Les mécaniques sont simples et le jeu tout autant à prendre en main. Sauf qu’il ne l’est pas vraiment. La faute à une latence manifeste dans tout ce que l’on fait. Entre la fin d’une course et un coup porté, un café peut être lancé, un aller-retour au pipi room également. Évidemment on exagère et on force le trait et on fait aussi de l’humour (un peu), mais tout cela dans le but de soulever un gros souci de fluidité dans le gameplay. Tout est haché et cela a de fâcheuses conséquences. En phase de défense, on subit. On peut, selon l’adversaire rencontré (Panda, par exemple) ne jamais pouvoir se relever et perdre un round puisque le temps pour se remettre sur ses pieds est tellement long qu’au moment où l’action s’effectue enfin, votre adversaire vous a déjà roué de coups, vous empêchant ni plus ni moins de riposter!

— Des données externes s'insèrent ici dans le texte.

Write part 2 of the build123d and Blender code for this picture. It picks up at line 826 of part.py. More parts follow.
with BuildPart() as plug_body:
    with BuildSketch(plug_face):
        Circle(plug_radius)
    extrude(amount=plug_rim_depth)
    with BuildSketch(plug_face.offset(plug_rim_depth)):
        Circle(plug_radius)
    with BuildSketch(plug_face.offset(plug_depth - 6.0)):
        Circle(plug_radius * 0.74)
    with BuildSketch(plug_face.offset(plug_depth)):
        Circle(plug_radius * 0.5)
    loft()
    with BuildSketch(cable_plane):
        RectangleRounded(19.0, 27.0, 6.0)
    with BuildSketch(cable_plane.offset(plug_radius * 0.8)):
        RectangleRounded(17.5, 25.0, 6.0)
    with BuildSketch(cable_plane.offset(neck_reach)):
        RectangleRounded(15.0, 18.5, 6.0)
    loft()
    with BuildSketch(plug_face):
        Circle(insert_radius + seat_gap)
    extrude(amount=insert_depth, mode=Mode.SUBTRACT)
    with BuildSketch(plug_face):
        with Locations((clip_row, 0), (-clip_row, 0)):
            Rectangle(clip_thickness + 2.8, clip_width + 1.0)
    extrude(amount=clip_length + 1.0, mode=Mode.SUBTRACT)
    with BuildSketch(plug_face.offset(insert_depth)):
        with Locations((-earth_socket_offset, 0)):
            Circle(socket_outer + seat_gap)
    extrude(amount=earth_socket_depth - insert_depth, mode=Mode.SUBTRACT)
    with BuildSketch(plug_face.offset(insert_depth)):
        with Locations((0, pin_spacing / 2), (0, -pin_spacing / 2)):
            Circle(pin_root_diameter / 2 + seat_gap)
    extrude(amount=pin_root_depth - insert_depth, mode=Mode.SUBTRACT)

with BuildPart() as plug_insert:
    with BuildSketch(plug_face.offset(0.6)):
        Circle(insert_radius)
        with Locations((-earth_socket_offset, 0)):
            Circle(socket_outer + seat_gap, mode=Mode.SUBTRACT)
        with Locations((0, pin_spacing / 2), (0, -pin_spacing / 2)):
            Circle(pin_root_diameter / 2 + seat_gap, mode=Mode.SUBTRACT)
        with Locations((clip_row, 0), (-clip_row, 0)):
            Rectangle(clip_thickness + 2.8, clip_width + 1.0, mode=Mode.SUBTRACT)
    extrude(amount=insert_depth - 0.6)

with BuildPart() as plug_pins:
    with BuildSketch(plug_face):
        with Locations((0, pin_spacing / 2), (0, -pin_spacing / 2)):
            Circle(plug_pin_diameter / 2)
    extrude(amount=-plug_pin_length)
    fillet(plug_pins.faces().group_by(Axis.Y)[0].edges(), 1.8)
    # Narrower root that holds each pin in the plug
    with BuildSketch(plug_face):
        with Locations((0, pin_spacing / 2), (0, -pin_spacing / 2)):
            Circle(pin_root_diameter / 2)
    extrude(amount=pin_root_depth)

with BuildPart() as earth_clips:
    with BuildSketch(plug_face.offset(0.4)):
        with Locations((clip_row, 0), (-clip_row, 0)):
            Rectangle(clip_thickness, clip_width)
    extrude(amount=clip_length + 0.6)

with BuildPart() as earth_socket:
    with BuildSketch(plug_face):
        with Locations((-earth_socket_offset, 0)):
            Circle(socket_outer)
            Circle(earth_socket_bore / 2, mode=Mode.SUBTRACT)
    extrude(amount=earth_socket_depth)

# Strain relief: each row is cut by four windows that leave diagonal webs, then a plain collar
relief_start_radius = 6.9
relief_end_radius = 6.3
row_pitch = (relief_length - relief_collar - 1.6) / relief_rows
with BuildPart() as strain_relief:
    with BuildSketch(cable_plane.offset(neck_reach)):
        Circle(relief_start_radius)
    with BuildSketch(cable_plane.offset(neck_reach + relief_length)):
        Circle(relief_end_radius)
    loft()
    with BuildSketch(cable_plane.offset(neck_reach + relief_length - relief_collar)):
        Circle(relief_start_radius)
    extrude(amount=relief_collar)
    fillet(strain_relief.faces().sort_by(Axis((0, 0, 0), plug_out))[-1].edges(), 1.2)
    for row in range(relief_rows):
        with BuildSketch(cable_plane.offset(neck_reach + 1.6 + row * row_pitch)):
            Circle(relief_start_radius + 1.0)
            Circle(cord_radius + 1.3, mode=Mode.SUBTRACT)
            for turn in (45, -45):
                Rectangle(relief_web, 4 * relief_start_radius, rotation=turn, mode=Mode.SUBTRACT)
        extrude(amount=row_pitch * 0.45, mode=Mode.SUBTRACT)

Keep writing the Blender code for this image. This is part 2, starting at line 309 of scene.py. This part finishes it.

Incohérences, difficulté inégale et grosse frustration
Cela rend les phases de 2 contre 1 et de 3 contre 1 (proposées dans le mode Histoire) injouables et beaucoup trop frustrantes pour dégager ne serait-ce qu’une simple envie de relever le challenge. Dans l’autre sens, gagner un combat n’est pas le plus compliqué. Les techniques d’énergie occulte sont celles qui font mal aux adversaires, mais en spammant la touche d’auto-combo, elles se déclenchent automatiquement. Et c’est là que Jujutsu Kaisen Cursed Clash relève un petit potentiel : selon le dernier coup porté, vous pourrez enchaîner directement avec une autre technique occulte (sans respammer l’auto-combo cette fois) ou avec un launcher, pour reprendre une autre série de combos sur votre adversaire, soit un peu plus loin, soit dans les airs. Jouissif forcément, efficace aussi. Au moins un bon point.
Sauf que là encore, les choses auraient pu bien se passer, avec des environnements en hauteur pensés pour ce type de combo… si la caméra ne partait pas en vrille une fois sur deux. Parfois elle suit l’action, parfois non. Mais (trop) souvent, elle le fait mal. Et dans le mode Histoire, vient s’ajouter une autre difficulté : celle des dialogues, en grands, bien visibles, et au beau milieu de l’action, rendant celle-ci quasi illisible. Action, d’ailleurs, qui n’en demande pas tant pour être brouillonne, puisqu’elle l’est déjà tout simplement quand les quatre personnages se retrouvent réunis au même endroit dans le stage pour se foutre sur la tronche. Ce n’est pas la seule frustration manifeste d’un mode qui se contente d'enchaîner les images fixes avec les voix des personnages pour raconter une histoire, celle de la saison 1 de l’anime et celle également du film Jujutsu Kaisen 0.
Une histoire dont vous n’êtes pas le héros
Forcément, des cinématiques auraient peut-être saoulé les connaisseurs de l'œuvre, mais n’est-ce pas aussi pour replonger dans une intrigue qu’ils connaissent et qu’ils aiment que ces derniers y jouent ? Et quid de ceux qui entameraient leur aventure sur Jujutsu Kaisen avec Cursed Clash ? Et quid d'une vraie proposition de gameplay pour ce mode finalement ? Dans la configuration choisie par les développeurs, il se révèle finalement très long, et on ne tarde pas à zapper les dialogues, surtout grâce à la présence de petites miniatures sous les chapitres, qui nous indiquent si le moment à venir sera juste de la narration ou du combat.
Le challenge principal du mode, dont cette déclinaison diapositive n’est pas exclusive à Jujutsu Kaisen Cursed Clash (on la retrouvait récemment dans Naruto x Boruto Ultimate Ninja Storm Collection), se situe dans notre capacité à remplir un certain nombre d’objectifs allant du nombre de rounds à ne pas perdre, au nombre de techniques occultes à utiliser, à la façon d’achever notre adversaire ou encore au nombre de mètres parcourus durant le combat dans l’arène. Mouais. Classique et sans grand intérêt finalement. Résumé de ce que l’on pourrait dire pour le reste du contenu du jeu, qui s’articule autour d’un versus en ligne, d’un versus local, d’un lobby en ligne et d’un mode coop, avec soit une succession de combats à mener, soit de la survie avec un autre joueur ou avec l’IA.
De quoi assurer une forme de rejouabilité certes, mais uniquement pour ceux qui auront assez d’amour pour l'œuvre pour avoir envie d’y jouer, sans tenir compte de tous ses défauts structurels, son manque de soin, et son manque d’engagement au global. Ni son manque de cohérence, comme en témoignent les attaques combinées, qui sont censées associer deux persos sur une même technique et qui souvent n’en voit qu’un des deux réaliser l’action. Vu les retours sur le Net, pas sûr que les défenseurs de Cursed Clash soient nombreux. Pour sa grande première vidéoludique, Jujutsu Kaisen n’avait pas besoin de faire le chemin pour Shibuya : son drame, c’est bel et bien Cursed Clash.